Calvin: I knew going up there that I wanted to pitch an idea. Being a creative, I always have ideas for different products. We were all told that we have a minute to pitch our idea. So I was a little nervous about what I was going to say. I realized afterwards that what you need to do is talk about your selling points: what is your product, who is your audience, how does it help and who do you need. After you pitch your ideas, you can form groups and talk more in detail later. You just want to grab their interests. I also recommend doing something to stand out (in a good way). If you do or say something to stand out, people are more likely to remember you and be drawn to join your group.

Tell us a little bit about your Startup Weekend experience? What happened each day?

Calvin: Friday night my sister and I walked into the Clinton School of Public Service with an idea and a notebook. We didn’t know anyone and we really didn’t know what we were supposed to be doing there. I pitched my idea along with several others and then we formed groups. Besides my sister, one other person joined my group. Several other people said they were going to join, but they must have found better ideas. That evening each group found a private location and started brainstorming their ideas.

Saturday didn’t go exactly how I had expected. My partner didn’t show up until an hour after my sister and I. Then after talking with him for another 30 minutes, I realized he wasn’t as invested into my idea as I was. My partner had given up and my sister doesn’t have any technical skill, so I knew that this was going to be a one-man show. I decided then to break up my group, and my sister and I joined the VidLibs group. I picked this group because Jody, the man with the idea was outgoing, excited, and had a really cool idea. I knew that this would be a fun project. They didn’t have a web or graphic designer so I fit in perfectly and was welcomed with open arms. From 10:00 AM to 9:00 PM, I designed the app interface, set up a website, and started design on the website. By the end of the day, I knew I had a great team on my hands and it was going to be hard to beat what we had going on.

Sunday was the most stressful. Conceptualizing, forming and building a prototype of a product from a thought with seven people in less than three days seems impossible. This was the last of those three days and we were a few hours from our final pitch. I got a little more done on the website and then had the idea to put our logo on t-shirts. My sister and one of the other group members went and got shirts and iron on transfers, and my wife who was sick at home drove up and brought us an iron. (What an amazing woman!) I attempted to cut out and iron on the transfers but this was proven to be a more difficult task that I had anticipated. We then tried making a stencil of our logo and spray painting the logo on the shirt. Nothing was working, I had paint all over my face, the website wasn’t finished and we had an hour until the pitch. I got what I had done on the website uploaded to the internet and cleaned off my face. Jody once again pitched his idea, but this time with a prototype, website, brand, marketing strategy, and a team standing behind him the entire way. After the judging we were announced to be the second place winners!

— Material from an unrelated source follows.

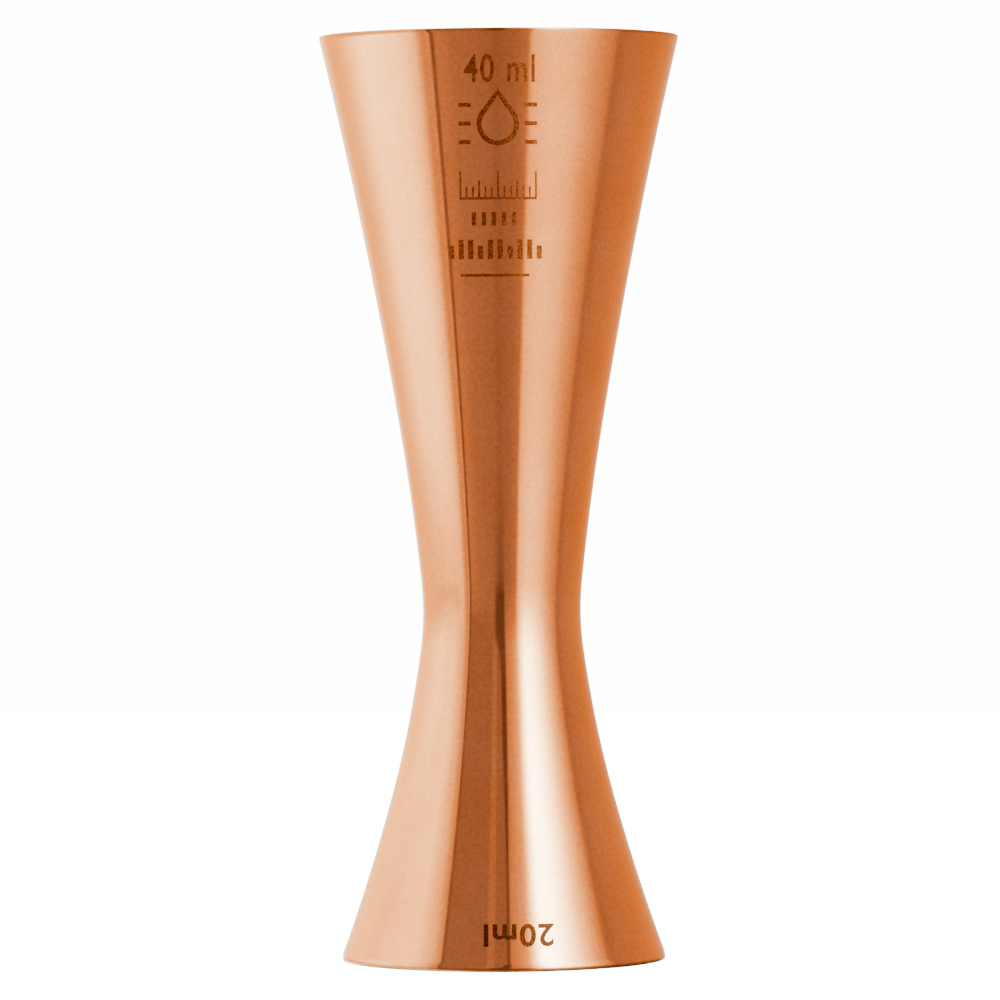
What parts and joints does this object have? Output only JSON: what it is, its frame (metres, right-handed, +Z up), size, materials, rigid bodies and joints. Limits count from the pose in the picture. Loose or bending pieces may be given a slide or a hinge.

What was the most memorable moment of Startup Weekend Little Rock for you?

Calvin: There was so much that happened at Startup Weekend. My most memorable moment was when our group went to the Flying Fish restaurant Sunday night. Startup Weekend was over, our group did great and we shared one last hurrah together. We didn’t talk about winning second place or about the weekend at all. We all hung out as friends and enjoyed each-others company. I’ll never forget that night.

Was there anything that happened that was unexpected?

Calvin: I didn’t expect for my team to win second place. When I was working on my own idea I knew I wouldn’t. I was there for the fun and experience of it. Winning was just a bonus.

Why do you recommend people participate in Northwest Arkansas Startup Weekend?

Calvin: As soon as I knew that there was going to be a Startup Weekend in Northwest Arkansas my wife and I joined. The worst thing that could happen is you gain friendships and contacts that will help you improve your skill. I recommend everyone to participate in this event, especially if they are from Central Arkansas. That way we can help bring some of the startup scene down here!

What do you hope to get out of Northwest Arkansas Startup Weekend?

Calvin: Before Little Rock Startup Weekend I didn’t know what a startup was. This event really opened my eyes to what opportunities are out there. I hope to network and gain contacts that can help me jump to the next stepping stone in my life.